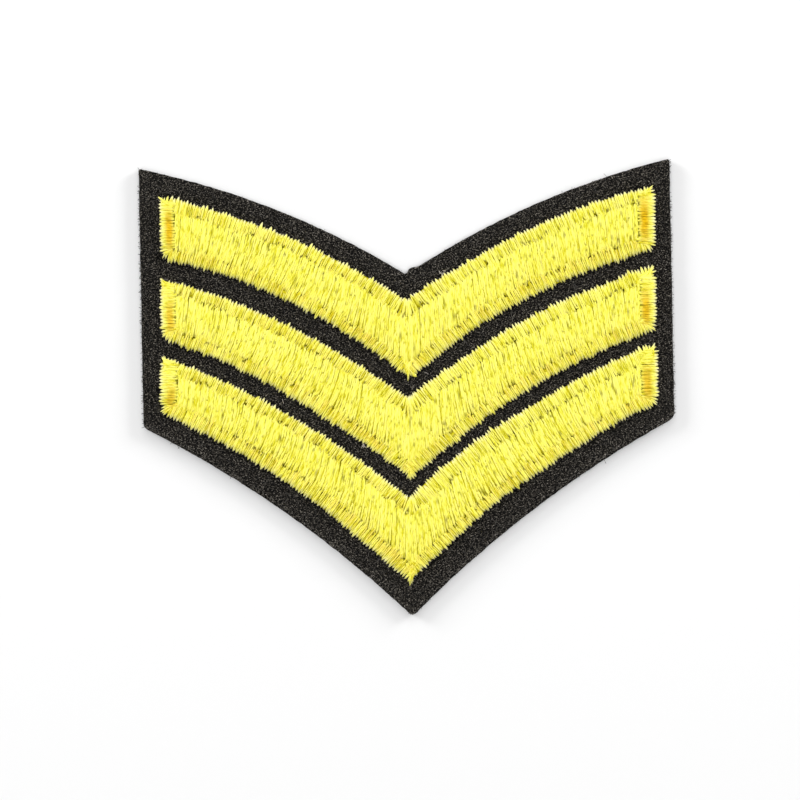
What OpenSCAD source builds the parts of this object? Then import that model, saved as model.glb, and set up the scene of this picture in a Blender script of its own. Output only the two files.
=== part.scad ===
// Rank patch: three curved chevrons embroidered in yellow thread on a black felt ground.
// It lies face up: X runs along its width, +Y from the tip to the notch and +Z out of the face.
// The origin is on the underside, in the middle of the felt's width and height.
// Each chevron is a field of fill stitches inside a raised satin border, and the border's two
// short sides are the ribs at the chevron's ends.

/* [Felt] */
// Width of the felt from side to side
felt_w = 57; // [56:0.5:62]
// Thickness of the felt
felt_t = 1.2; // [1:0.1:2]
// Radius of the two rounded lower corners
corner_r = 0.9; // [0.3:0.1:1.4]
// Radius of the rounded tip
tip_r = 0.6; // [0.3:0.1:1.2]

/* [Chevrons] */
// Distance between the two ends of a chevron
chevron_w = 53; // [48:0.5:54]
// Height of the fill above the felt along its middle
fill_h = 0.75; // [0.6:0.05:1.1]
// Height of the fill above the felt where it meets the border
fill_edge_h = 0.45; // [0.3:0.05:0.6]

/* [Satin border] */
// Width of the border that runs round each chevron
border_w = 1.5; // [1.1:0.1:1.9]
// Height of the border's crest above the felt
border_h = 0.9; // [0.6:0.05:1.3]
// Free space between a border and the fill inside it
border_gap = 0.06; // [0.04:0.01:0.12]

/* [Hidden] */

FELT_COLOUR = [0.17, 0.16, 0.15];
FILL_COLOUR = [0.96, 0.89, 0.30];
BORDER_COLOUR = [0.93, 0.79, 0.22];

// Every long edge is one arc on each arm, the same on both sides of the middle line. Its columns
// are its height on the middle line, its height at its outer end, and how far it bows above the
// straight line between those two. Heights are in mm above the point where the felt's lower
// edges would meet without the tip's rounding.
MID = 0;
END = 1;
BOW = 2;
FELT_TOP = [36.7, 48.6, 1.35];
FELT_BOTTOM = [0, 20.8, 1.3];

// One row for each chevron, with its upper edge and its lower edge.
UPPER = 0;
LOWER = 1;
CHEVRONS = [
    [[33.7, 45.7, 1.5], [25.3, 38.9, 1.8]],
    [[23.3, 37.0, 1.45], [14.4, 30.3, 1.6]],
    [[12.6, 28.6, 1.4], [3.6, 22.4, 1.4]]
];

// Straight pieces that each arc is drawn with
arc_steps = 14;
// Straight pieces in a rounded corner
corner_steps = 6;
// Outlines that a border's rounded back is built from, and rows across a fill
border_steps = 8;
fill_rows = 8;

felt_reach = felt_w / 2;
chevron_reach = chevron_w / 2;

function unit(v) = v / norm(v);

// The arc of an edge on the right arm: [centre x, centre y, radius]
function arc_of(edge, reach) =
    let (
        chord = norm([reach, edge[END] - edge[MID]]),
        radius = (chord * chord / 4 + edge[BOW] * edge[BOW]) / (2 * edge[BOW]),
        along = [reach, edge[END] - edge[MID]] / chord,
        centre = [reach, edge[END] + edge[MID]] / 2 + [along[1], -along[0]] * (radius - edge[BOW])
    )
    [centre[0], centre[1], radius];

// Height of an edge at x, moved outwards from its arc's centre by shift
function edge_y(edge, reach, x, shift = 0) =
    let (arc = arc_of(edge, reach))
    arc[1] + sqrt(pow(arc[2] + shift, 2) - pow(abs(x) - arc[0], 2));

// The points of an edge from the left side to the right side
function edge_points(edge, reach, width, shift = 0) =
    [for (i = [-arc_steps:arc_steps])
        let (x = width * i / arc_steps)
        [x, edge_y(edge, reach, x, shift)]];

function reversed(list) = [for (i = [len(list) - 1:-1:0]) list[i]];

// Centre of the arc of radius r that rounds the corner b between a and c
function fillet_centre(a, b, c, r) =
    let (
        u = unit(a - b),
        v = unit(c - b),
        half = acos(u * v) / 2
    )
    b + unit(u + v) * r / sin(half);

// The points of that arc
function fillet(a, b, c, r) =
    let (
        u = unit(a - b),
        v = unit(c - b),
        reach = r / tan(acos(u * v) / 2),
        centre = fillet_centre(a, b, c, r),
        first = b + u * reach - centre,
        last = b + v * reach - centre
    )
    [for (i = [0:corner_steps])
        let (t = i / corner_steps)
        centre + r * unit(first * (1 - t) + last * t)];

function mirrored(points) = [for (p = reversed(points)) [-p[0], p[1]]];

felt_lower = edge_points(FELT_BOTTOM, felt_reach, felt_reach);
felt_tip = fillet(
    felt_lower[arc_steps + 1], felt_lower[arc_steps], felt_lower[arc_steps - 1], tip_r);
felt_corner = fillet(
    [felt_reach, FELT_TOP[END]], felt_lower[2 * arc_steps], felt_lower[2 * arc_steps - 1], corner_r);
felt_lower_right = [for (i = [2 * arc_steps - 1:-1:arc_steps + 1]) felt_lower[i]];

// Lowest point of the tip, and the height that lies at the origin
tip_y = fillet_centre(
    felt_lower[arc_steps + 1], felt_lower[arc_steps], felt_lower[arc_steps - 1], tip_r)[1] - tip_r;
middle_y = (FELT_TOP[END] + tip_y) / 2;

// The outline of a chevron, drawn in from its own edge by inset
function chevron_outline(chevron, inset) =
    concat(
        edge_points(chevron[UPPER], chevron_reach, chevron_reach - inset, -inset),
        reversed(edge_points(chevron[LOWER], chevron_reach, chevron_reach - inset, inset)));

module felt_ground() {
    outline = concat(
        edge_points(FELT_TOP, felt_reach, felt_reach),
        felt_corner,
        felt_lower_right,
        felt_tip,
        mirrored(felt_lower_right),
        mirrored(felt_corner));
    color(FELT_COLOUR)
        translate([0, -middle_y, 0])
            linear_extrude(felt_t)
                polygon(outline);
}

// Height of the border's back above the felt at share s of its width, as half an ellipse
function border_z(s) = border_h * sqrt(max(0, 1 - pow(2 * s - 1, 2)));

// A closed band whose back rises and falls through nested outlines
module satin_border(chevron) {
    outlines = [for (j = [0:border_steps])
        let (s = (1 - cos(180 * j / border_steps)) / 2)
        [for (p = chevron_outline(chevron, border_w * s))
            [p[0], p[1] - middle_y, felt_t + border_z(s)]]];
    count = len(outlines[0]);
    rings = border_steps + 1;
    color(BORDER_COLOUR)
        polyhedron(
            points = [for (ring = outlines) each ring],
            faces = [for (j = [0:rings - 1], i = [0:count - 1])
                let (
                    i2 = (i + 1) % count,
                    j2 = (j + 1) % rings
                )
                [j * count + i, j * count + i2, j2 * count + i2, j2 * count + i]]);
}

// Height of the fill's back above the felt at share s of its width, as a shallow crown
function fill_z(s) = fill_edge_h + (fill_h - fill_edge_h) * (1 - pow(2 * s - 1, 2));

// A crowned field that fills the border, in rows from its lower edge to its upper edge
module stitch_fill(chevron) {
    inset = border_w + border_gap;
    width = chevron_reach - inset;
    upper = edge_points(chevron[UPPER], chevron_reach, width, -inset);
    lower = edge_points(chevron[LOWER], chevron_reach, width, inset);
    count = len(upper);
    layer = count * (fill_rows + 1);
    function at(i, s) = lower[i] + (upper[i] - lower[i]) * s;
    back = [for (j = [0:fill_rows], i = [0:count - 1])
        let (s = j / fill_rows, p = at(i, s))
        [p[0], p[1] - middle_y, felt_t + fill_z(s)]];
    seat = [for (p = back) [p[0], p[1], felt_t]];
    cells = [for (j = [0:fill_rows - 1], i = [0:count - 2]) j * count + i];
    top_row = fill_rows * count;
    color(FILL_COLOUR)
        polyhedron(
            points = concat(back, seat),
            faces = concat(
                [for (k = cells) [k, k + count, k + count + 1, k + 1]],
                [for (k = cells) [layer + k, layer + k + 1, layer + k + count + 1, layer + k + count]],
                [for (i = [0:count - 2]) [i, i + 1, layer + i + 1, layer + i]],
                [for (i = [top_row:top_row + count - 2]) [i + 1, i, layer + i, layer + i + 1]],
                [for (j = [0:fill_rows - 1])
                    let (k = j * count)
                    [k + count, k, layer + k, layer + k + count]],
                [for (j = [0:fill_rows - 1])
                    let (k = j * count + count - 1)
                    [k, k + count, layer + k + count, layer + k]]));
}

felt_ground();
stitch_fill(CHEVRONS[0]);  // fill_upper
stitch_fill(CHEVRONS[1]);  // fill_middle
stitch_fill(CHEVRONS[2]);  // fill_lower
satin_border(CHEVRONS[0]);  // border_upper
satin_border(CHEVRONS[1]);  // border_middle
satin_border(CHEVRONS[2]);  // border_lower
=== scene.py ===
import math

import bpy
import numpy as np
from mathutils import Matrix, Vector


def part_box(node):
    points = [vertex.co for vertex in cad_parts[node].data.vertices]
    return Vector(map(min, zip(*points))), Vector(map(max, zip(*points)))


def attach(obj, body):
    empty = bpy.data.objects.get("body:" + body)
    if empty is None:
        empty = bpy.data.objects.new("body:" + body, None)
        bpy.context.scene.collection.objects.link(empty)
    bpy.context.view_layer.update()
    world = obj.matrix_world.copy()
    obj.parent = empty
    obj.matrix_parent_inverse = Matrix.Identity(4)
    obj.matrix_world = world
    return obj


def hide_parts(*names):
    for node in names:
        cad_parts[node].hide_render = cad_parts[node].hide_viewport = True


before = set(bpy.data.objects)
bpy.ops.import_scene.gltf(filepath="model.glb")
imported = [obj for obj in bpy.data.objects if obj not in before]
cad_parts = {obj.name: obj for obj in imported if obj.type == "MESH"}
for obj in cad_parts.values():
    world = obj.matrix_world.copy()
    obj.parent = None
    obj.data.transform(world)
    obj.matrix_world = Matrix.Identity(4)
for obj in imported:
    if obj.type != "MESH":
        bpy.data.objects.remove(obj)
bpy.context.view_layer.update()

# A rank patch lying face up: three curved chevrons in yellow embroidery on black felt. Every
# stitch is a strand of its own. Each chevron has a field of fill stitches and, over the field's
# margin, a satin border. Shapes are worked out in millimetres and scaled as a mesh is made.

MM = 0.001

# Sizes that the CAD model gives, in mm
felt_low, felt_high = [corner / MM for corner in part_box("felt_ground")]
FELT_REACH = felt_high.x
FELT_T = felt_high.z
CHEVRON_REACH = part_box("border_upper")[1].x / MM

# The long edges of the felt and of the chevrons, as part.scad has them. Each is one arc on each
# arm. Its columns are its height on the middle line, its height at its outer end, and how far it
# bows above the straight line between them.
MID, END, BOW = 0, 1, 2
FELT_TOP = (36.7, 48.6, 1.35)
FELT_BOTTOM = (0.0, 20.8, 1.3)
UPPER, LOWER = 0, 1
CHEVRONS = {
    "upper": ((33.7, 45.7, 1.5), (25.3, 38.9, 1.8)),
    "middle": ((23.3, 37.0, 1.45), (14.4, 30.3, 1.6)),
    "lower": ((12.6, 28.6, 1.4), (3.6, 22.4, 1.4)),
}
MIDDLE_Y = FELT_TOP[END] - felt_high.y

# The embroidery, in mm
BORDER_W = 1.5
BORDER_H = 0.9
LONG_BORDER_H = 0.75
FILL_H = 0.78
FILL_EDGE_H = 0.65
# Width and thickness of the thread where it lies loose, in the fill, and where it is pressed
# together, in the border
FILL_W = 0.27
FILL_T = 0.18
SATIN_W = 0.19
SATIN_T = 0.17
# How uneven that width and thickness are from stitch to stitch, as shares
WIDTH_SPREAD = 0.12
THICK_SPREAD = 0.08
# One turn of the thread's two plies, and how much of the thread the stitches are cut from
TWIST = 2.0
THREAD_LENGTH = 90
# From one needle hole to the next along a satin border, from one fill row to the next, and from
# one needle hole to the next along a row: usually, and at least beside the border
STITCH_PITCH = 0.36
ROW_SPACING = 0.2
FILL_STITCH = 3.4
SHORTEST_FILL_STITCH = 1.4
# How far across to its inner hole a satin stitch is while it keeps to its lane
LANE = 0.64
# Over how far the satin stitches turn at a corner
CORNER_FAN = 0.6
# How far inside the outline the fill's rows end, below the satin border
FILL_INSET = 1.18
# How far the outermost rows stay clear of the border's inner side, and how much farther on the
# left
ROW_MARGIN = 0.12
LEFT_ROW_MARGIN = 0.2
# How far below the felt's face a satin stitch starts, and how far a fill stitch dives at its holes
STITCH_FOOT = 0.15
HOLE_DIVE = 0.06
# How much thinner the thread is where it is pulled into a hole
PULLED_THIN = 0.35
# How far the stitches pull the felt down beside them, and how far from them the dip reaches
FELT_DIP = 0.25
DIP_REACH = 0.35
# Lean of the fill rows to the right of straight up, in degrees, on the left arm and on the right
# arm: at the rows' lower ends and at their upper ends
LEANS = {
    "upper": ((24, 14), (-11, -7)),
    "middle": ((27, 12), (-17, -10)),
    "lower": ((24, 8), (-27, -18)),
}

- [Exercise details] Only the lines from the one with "obj.matrix_parent_inverse = Matrix.Identity(4)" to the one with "obj.parent = None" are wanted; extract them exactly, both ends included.

- [Answer to this problem]
    obj.matrix_parent_inverse = Matrix.Identity(4)
    obj.matrix_world = world
    return obj


def hide_parts(*names):
    for node in names:
        cad_parts[node].hide_render = cad_parts[node].hide_viewport = True


before = set(bpy.data.objects)
bpy.ops.import_scene.gltf(filepath="model.glb")
imported = [obj for obj in bpy.data.objects if obj not in before]
cad_parts = {obj.name: obj for obj in imported if obj.type == "MESH"}
for obj in cad_parts.values():
    world = obj.matrix_world.copy()
    obj.parent = None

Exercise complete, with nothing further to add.